エッグは、最初弟のピーターが拾うも、ピーターがあまりにも術が苦手だったため、その場で死亡。さらにそれをニコラが拾うと、間もなく暴走を開始し、町に戻るや否や手当たり次第に住民を襲撃し、死者も出した挙句自爆。ヘンリーがそれを拾うと、人が変わったように突然町を出て行ったという。
その本質を見抜けるはずも無かった彼は、なんとしてもあのクヴェルを欲した。そして、願ったり叶ったり——アレクセイはヘンリーの家に呼び出された。エッグに洗脳され手が付けられなくなったヘンリーは、妻キャサリンによって不意打ちで軽傷を負わされ、その隙にキャサリンからエッグを持っていくよう頼まれたのだった。
思わぬところで目的の品が手に入ったが、エッグの性質にはもう1つ固有の特徴があった。それは、宿主を変えた場合、前の宿主を殺して、そのアニマ——いわば魔力·魂エネルギーの全てを根こそぎ奪い、自身の力として蓄積するというものだった。そして、以前からヘンリーに感じていた劣等感によるコンプレックスが後押しして、ヘンリーとキャサリン両名の殺害に及ぶ。
当時幼かったウィルは、この事をなんとなく知っていたらしく、15歳のディガー初デビューの際に彼の名を耳にした途端、疑惑をハッキリとさせ、彼は追われる身になる。どうにかアレクセイは、ウィルに「真実を都合のいい部分だけ教える」ことでウィルを精神的に追い詰め、煙に巻こうとするも、ウィルの仲間にアレクセイの行き先を横から訊かれていたことで、本格的に追跡されることになる。
そして、石切場跡にて、道中手に入れた「魔除けのクヴェル」で強大なドラゴンを従えて都合よく迎撃に使ったが、それもニーナ・コクランの命がけの術で破られ、本人も直々に戦ったが完膚なきまでに敗れ去り、谷底に突き落とされ死亡、エッグの餌となった。
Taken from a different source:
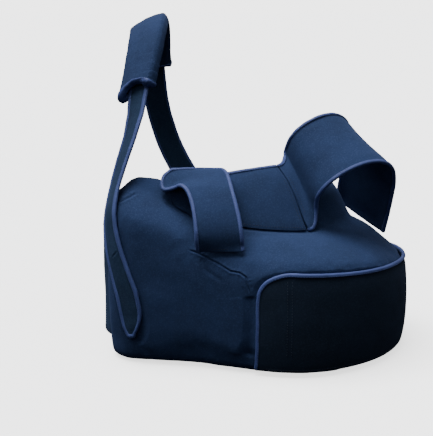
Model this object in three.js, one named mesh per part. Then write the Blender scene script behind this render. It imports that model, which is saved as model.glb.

彼は、エッグを手にする前は、臆病で虚勢を張るだけだった。成果の多くがアニマ探知の才能で決まりがちなディガー稼業は、そうした才能に乏しかった彼には向いていなかったのかもしれない。そこに、エッグという分不相応な力がポンと手に入ったことで、「何でもできる気がしてくる」高揚感にとらわれ、尊大な態度で活動を重ねていくようになった(当然エッグの支配下に置かれた以上それはもはやアレクセイではないのだが)。
ただ、才能のなさはエッグを手にしてからも反映されており、目的のクヴェルをそもそも探していたこと(ミスティのように才覚があれば自分で新しくクヴェルを作れる)、エッグ所持者にしてはLPが一般人並みしかなかったこと(他の宿主はLPが異様な数値になる)、戦いの際にわざわざ谷底の真上という不利な場所にいたこと(谷底を避けていれば落下死も免れた)など、人並みはずれた力を発揮しているシーンが少ない。せいぜい魔除けのクヴェルを使ってドラゴンやモンスターを操っていたぐらいである。才覚なき故に劣等感を持ち心が弱く、そこをエッグに付け込まれたとも言える。
なお、劇中で明確に活動の様子が描かれた、最初のエッグ所持者である。観点を変えると、エッグ自体はアニマを収集せよという活動命令を受けていたが、具体的な内容は伝えられておらず、宿主の性格を利用したうえで方法を自分で模索する形を取っていた(モンスターを操っていたのも、手段の模索の一環のようである)。しかしその宿主がこれでは、活動にも苦労したであろうことは推測できる。こうしてエッグは、宿主を選ばなければ活動に支障が出ることを学んでいくのだった。